People aren't throwing their arms up because they lost ten dollars; they're doing so because a piece of software that was important in their daily work, and that they enjoyed using and cared about, and probably would have happily continued to pay for, isn't going to be around in a short while.

Too bad for them; perhaps they should have evaluated the consequences of tying up a piece of their workflow as critical as email to a ten-dollar proprietary app made by people without a track record of building sustainable software better.
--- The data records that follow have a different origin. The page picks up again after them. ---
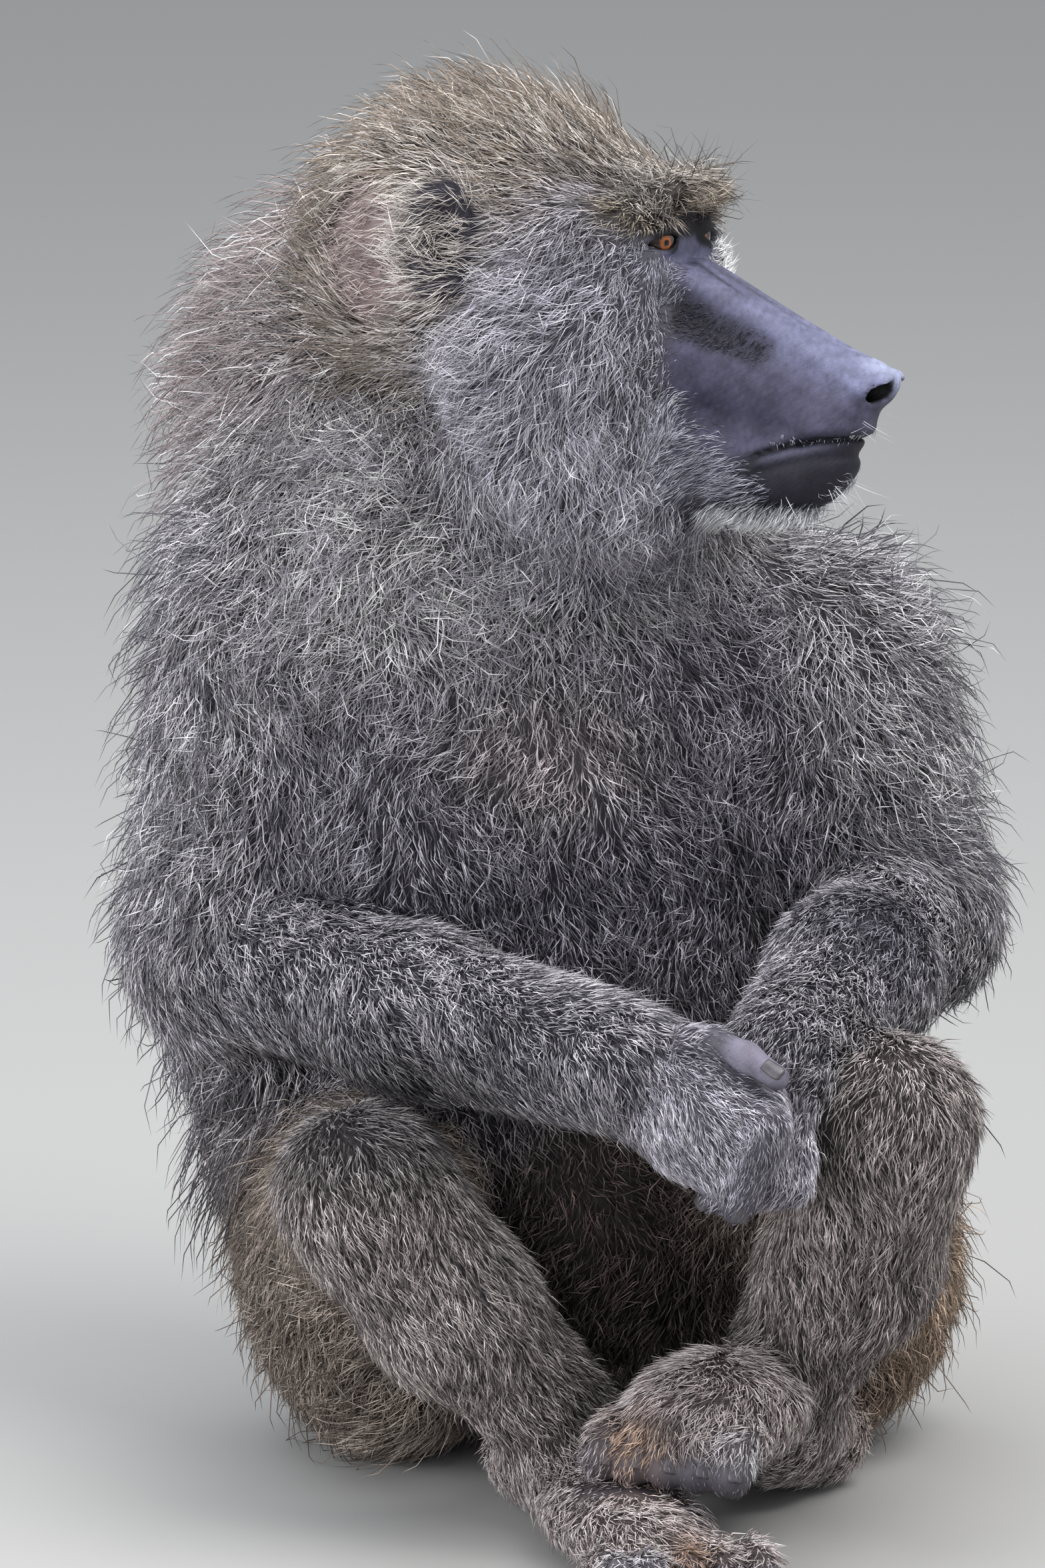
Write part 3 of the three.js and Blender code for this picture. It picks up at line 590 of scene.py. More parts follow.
    def digit_masses(self) -> dict[str, list[Mass]]:
        """Four fingers or five toes on each limb."""
        hands, feet = Part.HANDS, Part.FEET
        return {
            "right_arm": self.rayed(hands, HAND, (2, -266, 212), (-3, 4, -10), (8, -16, -3), (7, -12, -14), 7.5, 4),
            "left_arm": self.rayed(hands, HAND, (35, -238, 182), (-10, 0, 0), (-3, -6, -10), (-7, 4, -17), 7.5, 4),
            "right_leg": self.rayed(feet, FOOT, (-50, -244, 16), (14.5, -2, 0.5), (0, -22, 2), (1, -38, -6), 9.5, 5),
            "left_leg": self.rayed(feet, FOOT, (20, -216, 56), (-11, 10, 0), (-9, -11, -2), (-12, -15, -12), 9.5, 5),
        }

    @staticmethod
    def thumb_masses() -> dict[str, list[Mass]]:
        """The thumbs: the right one has hair on its first bone."""
        hands = Part.HANDS
        return {
            "right_arm": run(hands, HAND, [(-16, -242, 234, 8.0), (-6, -255, 236, 7.2)])
            + run(hands, BARE, [(-6, -255, 236, 6.6), (3, -269, 232.5, 6.1), (13, -279, 225.5, 5.5)]),
            "left_arm": run(hands, BARE, [(20, -232, 212, 8), (4, -240, 218, 7), (-8, -246, 212, 6.5)]),
        }

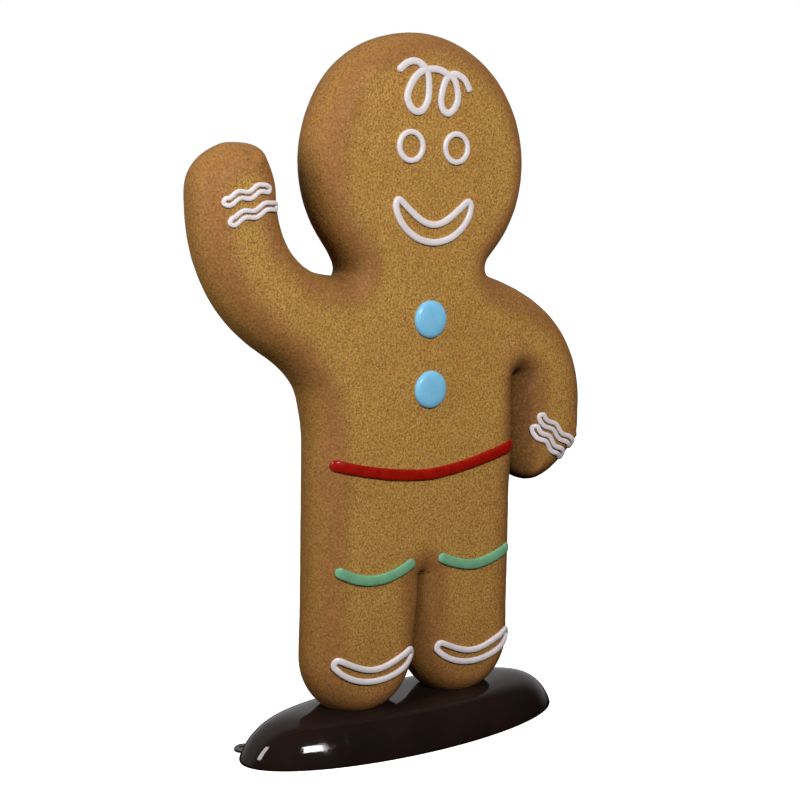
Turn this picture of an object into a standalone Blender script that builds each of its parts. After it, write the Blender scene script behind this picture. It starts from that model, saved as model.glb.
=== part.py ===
"""A standing gingerbread man display figure with piped-icing trim, on its own low domed base.

Frame: the origin is the centre of the base's underside. The figure faces -Y, +X is to the viewer's
right, +Z is up. All sizes are in metres. The outline of the figure is the zero line of a field that
joins a round head, a tapered trunk with two legs and two bent arms; everything else is placed from it.
"""

import math

import bmesh
import bpy
import numpy as np

# ---- driving sizes ----
HEIGHT = 1.800
THICKNESS = 0.170
EDGE = 0.065            # how far in from the outline the rounded edge reaches
GAP = 0.0004            # clearance between touching pieces

HEAD_RADIUS = 0.323
HEAD_Z = HEIGHT - HEAD_RADIUS
CROWN = (-0.046, 1.526, 0.2595)     # a slight swell of the head up and to the left: x, z and radius
NECK_BLEND = 0.050

TRUNK_HALF = 0.305      # half width at the chest
HIP_HALF = 0.310        # half width at the feet
TRUNK_TOP = 0.982
SHOULDER_ROUND = 0.14
TAPER_LOW, TAPER_HIGH = 0.10, 1.10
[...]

The real dick move is to tease people with cool technologies, good design, so-called new marketing models like fenced-garden app stores where "the little guy can make a buck too", lure them in with a cheap and tasty bait, and then use it to make a fortune for a few people at the expense of tens of thousands. That's what a good portion of the software industry is doing, and in the long run, it isn't going to pay out. After a period of bitter lessons, people will stop buying your shiny apps that go away after a few months for critical tasks, stop giving you all their data for cool free services that may ruin their professional lives, and stick to solutions that respect their intelligence. The app store industry will be left selling games and fart apps.

Exactly this. The financial investment is not the issue here, it's the investment of time and mental energy into integrating the tool into my workflow and becoming dependent on it. I do not expect them to develop new features indefinitely for free, but I would like it to continue to be supported and developed, even if that means a new paid release every year or so. I'd gladly continue paying for new major releases.

As it is, we'll probably get a compatibility release for anything that may break with the next OS update and not much beyond that. Come several years from now and it may simply not work anymore because of an OS change. That's my primary concern. Being abandonware with an unspecified, vague promise of critical fixes makes it seem questionable whether there's any value in continuing to use it vs. investing time in switching to another tool (of which there are few to none which work perfectly for my particular workflow) up front before it does inevitably stop working down the road.

The software will still be around. It just won't be improved.
The developers haven't specified a support and maintenance period, and unmaintained software being "around" isn't a good thing. See my other comment: http://news.ycombinator.com/item?id=4276988
You are saying that as if they couldn't charge for upgrades.